> DATASET SECTION
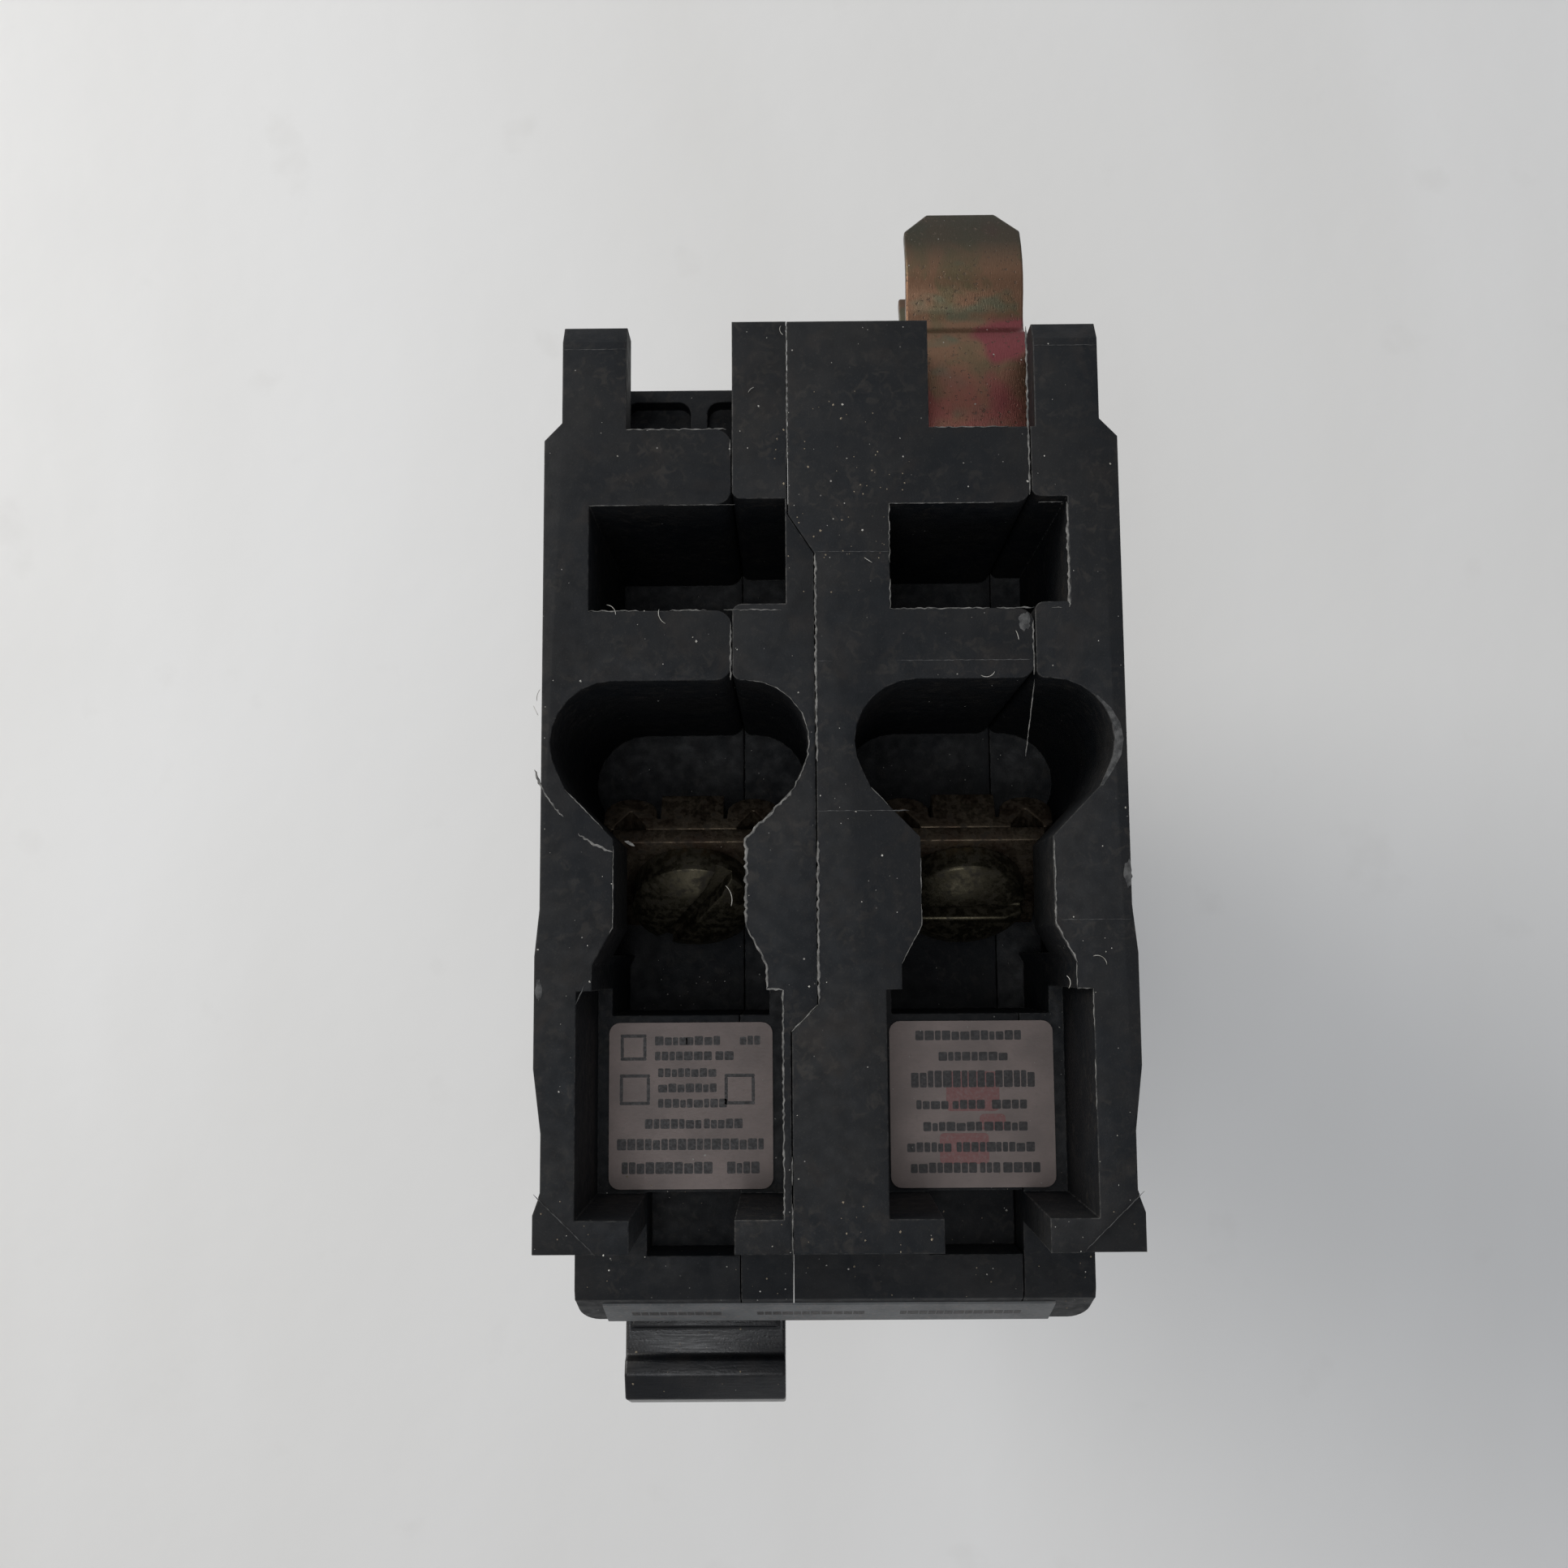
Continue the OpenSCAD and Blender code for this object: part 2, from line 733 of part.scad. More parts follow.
// The contact's face is square to the closing face of the line contact when the arm is closed
module arm_contact(x) {
    color(brass_colour)
        turned(arm_depth, arm_rise, -arm_swing)
            difference() {
                translate([x, y_of(closed_face_rise), z_of(line_contact_depth)])
                    rotate([90, 0, 0])
                        cylinder(r = contact_r - 0.1, h = 3.2);
                turned(arm_depth, arm_rise, arm_swing)
                    leaning_arm()
                        bar(x - arm_half - 1, x + arm_half + 1, on_arm([
                            [0, -8], [arm_length + 2.4, -8], [arm_length + 2.4, arm_tip_t], [0, 2.4]
                        ]));
            }
}

module left_contact_arm() { contact_arm(-pole_x); }
module right_contact_arm() { contact_arm(pole_x); }
module left_arm_contact() { arm_contact(-pole_x); }
module right_arm_contact() { arm_contact(pole_x); }

module arm_pins() {
    color(steel_colour)
        for (room = rooms())
            rod(room[0] - pin_seat + pin_fit, room[1] + pin_seat - pin_fit, arm_depth, arm_rise, pin_r);
}

// ---- Cradles ----

cradle_x0 = 2.5;
cradle_x1 = 4.1;
latch_depth = 35.1;
ear_depth = 43.6;
ear_rise = 12.4;

module cradle(x) {
    color(steel_colour)
        difference() {
            union() {
                bar(x + cradle_x0, x + cradle_x1, [
                    [cradle_depth + 3, cradle_rise - 2], [cradle_depth + 3, cradle_rise + 2],
                    [48, 20], [latch_depth + 4, 27.6], [latch_depth, 27.6], [latch_depth, 25.6],
                    [latch_depth + 3.6, 24.6], [42.4, 15.4], [ear_depth - 1.4, ear_rise - 1.2],
                    [ear_depth + 2, ear_rise - 1.2], [cradle_depth - 1, cradle_rise - 3]
                ]);
                box(x - 1.4, x + cradle_x1, ear_depth - 0.8, ear_depth + 0.8, ear_rise - 1, ear_rise + 0.6);
            }
            rod(x - 9, x + 9, cradle_depth, cradle_rise, pin_r + turn_fit);
        }
}

module left_cradle() { cradle(-pole_x); }
module right_cradle() { cradle(pole_x); }

module cradle_pins() {
    color(steel_colour)
        for (room = rooms())
            rod(room[0] - pin_seat + pin_fit, room[1] + pin_seat - pin_fit, cradle_depth, cradle_rise, pin_r);
}

// ---- Springs ----

// A helical spring as one swept tube, standing on the XY plane
module coil(coil_r, wire_r, height, turns) {
    steps = 12;
    sides = 6;
    rings = turns * steps;
    points = [for (i = [0 : rings]) let (a = 360 * i / steps, h = height * i / rings)
        for (j = [0 : sides - 1]) let (b = 360 * j / sides)
            [(coil_r + wire_r * cos(b)) * cos(a), (coil_r + wire_r * cos(b)) * sin(a), h + wire_r * sin(b)]];
    walls = [for (i = [0 : rings - 1]) for (j = [0 : sides - 1]) let (k = (j + 1) % sides)
        each [[i * sides + j, (i + 1) * sides + j, i * sides + k],
              [i * sides + k, (i + 1) * sides + j, (i + 1) * sides + k]]];
    polyhedron(points, concat([[for (j = [0 : sides - 1]) j]], walls,
        [[for (j = [sides - 1 : -1 : 0]) rings * sides + j]]));
}

toggle_coil_r = 1.3;
toggle_wire_r = 0.25;
trip_coil_r = 1.1;
trip_wire_r = 0.22;

module toggle_spring(x) {
    run = [9.4, 6.2];
    color(steel_colour)
        translate([x, y_of(ear_rise + 1.6), z_of(ear_depth + 1.6)])
            rotate([180 - atan2(run[1], run[0]), 0, 0])
                coil(toggle_coil_r, toggle_wire_r, norm(run) - 1.4, 9);
}

module left_toggle_spring() { toggle_spring(-pole_x); }
module right_toggle_spring() { toggle_spring(pole_x); }

module trip_spring() {
    color(steel_colour)
        translate([pole_x - 4.4, y_of(trip_rise - 3.3), z_of(bar_depth + 5.9)])
            coil(trip_coil_r, trip_wire_r, 4, 6);
}

// ---- Armatures, magnets and bimetals ----

armature_t = 1.2;
armature_low = 24;

module armature(x) {
    color(steel_colour)
        difference() {
            union() {
                bar(x - 3.4, x + 4.4, [
                    [armature_depth - armature_t / 2, armature_low],
                    [armature_depth - armature_t / 2, armature_rise],
                    [armature_depth + armature_t / 2, armature_rise],
                    [armature_depth + armature_t / 2, armature_low]
                ]);
                rod(x - 3.4, x + 4.4, armature_depth, armature_rise, pin_r + 0.8);
            }
            rod(x - 9, x + 9, armature_depth, armature_rise, pin_r + turn_fit);
        }
}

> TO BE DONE
Return what is listed above, exactly and completely.

> WORKED SOLUTION
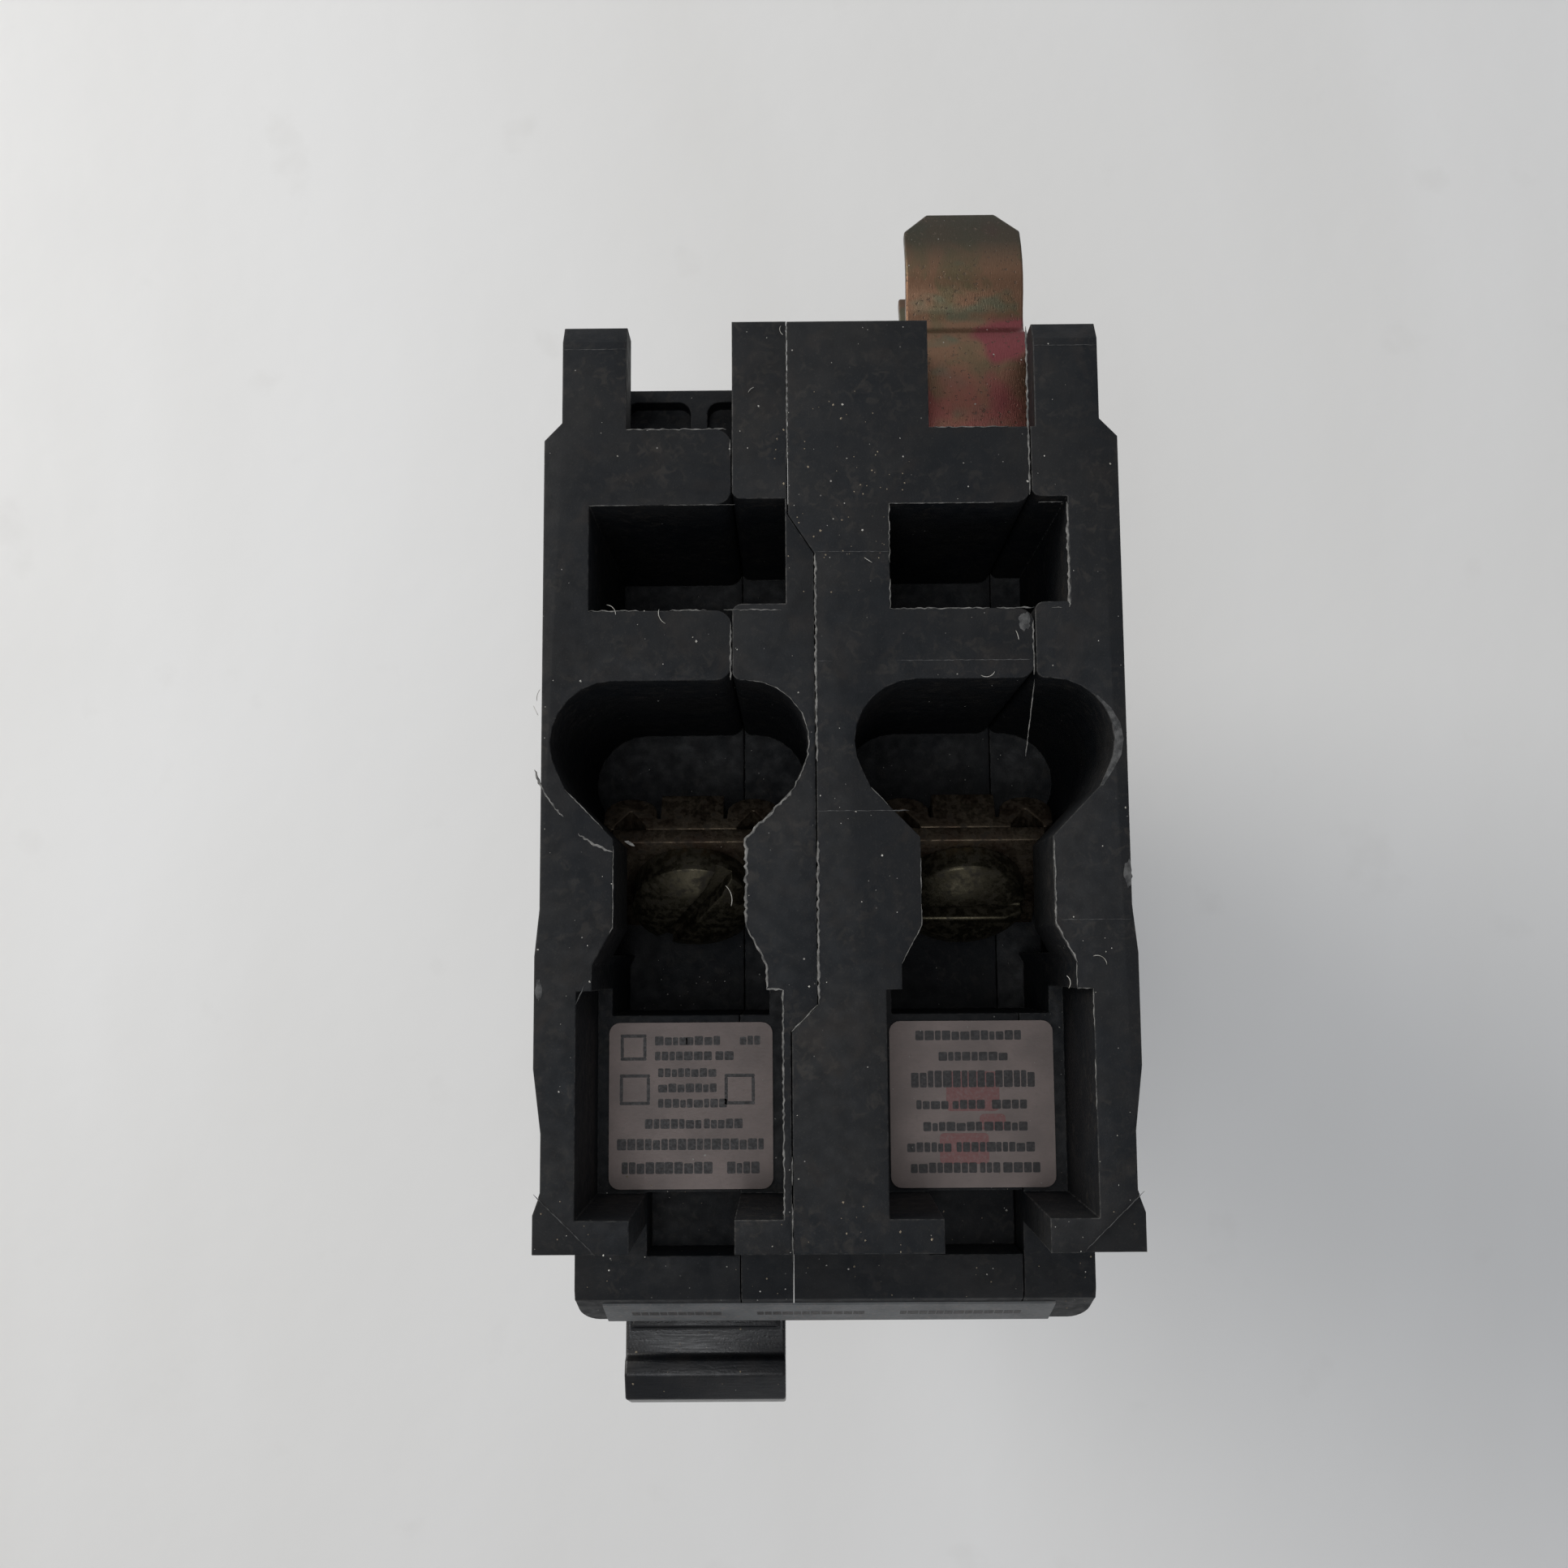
Continue the OpenSCAD and Blender code for this object: part 2, from line 733 of part.scad. More parts follow.
// The contact's face is square to the closing face of the line contact when the arm is closed
module arm_contact(x) {
    color(brass_colour)
        turned(arm_depth, arm_rise, -arm_swing)
            difference() {
                translate([x, y_of(closed_face_rise), z_of(line_contact_depth)])
                    rotate([90, 0, 0])
                        cylinder(r = contact_r - 0.1, h = 3.2);
                turned(arm_depth, arm_rise, arm_swing)
                    leaning_arm()
                        bar(x - arm_half - 1, x + arm_half + 1, on_arm([
                            [0, -8], [arm_length + 2.4, -8], [arm_length + 2.4, arm_tip_t], [0, 2.4]
                        ]));
            }
}

module left_contact_arm() { contact_arm(-pole_x); }
module right_contact_arm() { contact_arm(pole_x); }
module left_arm_contact() { arm_contact(-pole_x); }
module right_arm_contact() { arm_contact(pole_x); }

module arm_pins() {
    color(steel_colour)
        for (room = rooms())
            rod(room[0] - pin_seat + pin_fit, room[1] + pin_seat - pin_fit, arm_depth, arm_rise, pin_r);
}

// ---- Cradles ----

cradle_x0 = 2.5;
cradle_x1 = 4.1;
latch_depth = 35.1;
ear_depth = 43.6;
ear_rise = 12.4;

module cradle(x) {
    color(steel_colour)
        difference() {
            union() {
                bar(x + cradle_x0, x + cradle_x1, [
                    [cradle_depth + 3, cradle_rise - 2], [cradle_depth + 3, cradle_rise + 2],
                    [48, 20], [latch_depth + 4, 27.6], [latch_depth, 27.6], [latch_depth, 25.6],
                    [latch_depth + 3.6, 24.6], [42.4, 15.4], [ear_depth - 1.4, ear_rise - 1.2],
                    [ear_depth + 2, ear_rise - 1.2], [cradle_depth - 1, cradle_rise - 3]
                ]);
                box(x - 1.4, x + cradle_x1, ear_depth - 0.8, ear_depth + 0.8, ear_rise - 1, ear_rise + 0.6);
            }
            rod(x - 9, x + 9, cradle_depth, cradle_rise, pin_r + turn_fit);
        }
}

module left_cradle() { cradle(-pole_x); }
module right_cradle() { cradle(pole_x); }

module cradle_pins() {
    color(steel_colour)
        for (room = rooms())
            rod(room[0] - pin_seat + pin_fit, room[1] + pin_seat - pin_fit, cradle_depth, cradle_rise, pin_r);
}

// ---- Springs ----

// A helical spring as one swept tube, standing on the XY plane
module coil(coil_r, wire_r, height, turns) {
    steps = 12;
    sides = 6;
    rings = turns * steps;
    points = [for (i = [0 : rings]) let (a = 360 * i / steps, h = height * i / rings)
        for (j = [0 : sides - 1]) let (b = 360 * j / sides)
            [(coil_r + wire_r * cos(b)) * cos(a), (coil_r + wire_r * cos(b)) * sin(a), h + wire_r * sin(b)]];
    walls = [for (i = [0 : rings - 1]) for (j = [0 : sides - 1]) let (k = (j + 1) % sides)
        each [[i * sides + j, (i + 1) * sides + j, i * sides + k],
              [i * sides + k, (i + 1) * sides + j, (i + 1) * sides + k]]];
    polyhedron(points, concat([[for (j = [0 : sides - 1]) j]], walls,
        [[for (j = [sides - 1 : -1 : 0]) rings * sides + j]]));
}

toggle_coil_r = 1.3;
toggle_wire_r = 0.25;
trip_coil_r = 1.1;
trip_wire_r = 0.22;

module toggle_spring(x) {
    run = [9.4, 6.2];
    color(steel_colour)
        translate([x, y_of(ear_rise + 1.6), z_of(ear_depth + 1.6)])
            rotate([180 - atan2(run[1], run[0]), 0, 0])
                coil(toggle_coil_r, toggle_wire_r, norm(run) - 1.4, 9);
}

module left_toggle_spring() { toggle_spring(-pole_x); }
module right_toggle_spring() { toggle_spring(pole_x); }

module trip_spring() {
    color(steel_colour)
        translate([pole_x - 4.4, y_of(trip_rise - 3.3), z_of(bar_depth + 5.9)])
            coil(trip_coil_r, trip_wire_r, 4, 6);
}

// ---- Armatures, magnets and bimetals ----

armature_t = 1.2;
armature_low = 24;

module armature(x) {
    color(steel_colour)
        difference() {
            union() {
                bar(x - 3.4, x + 4.4, [
                    [armature_depth - armature_t / 2, armature_low],
                    [armature_depth - armature_t / 2, armature_rise],
                    [armature_depth + armature_t / 2, armature_rise],
                    [armature_depth + armature_t / 2, armature_low]
                ]);
                rod(x - 3.4, x + 4.4, armature_depth, armature_rise, pin_r + 0.8);
            }
            rod(x - 9, x + 9, armature_depth, armature_rise, pin_r + turn_fit);
        }
}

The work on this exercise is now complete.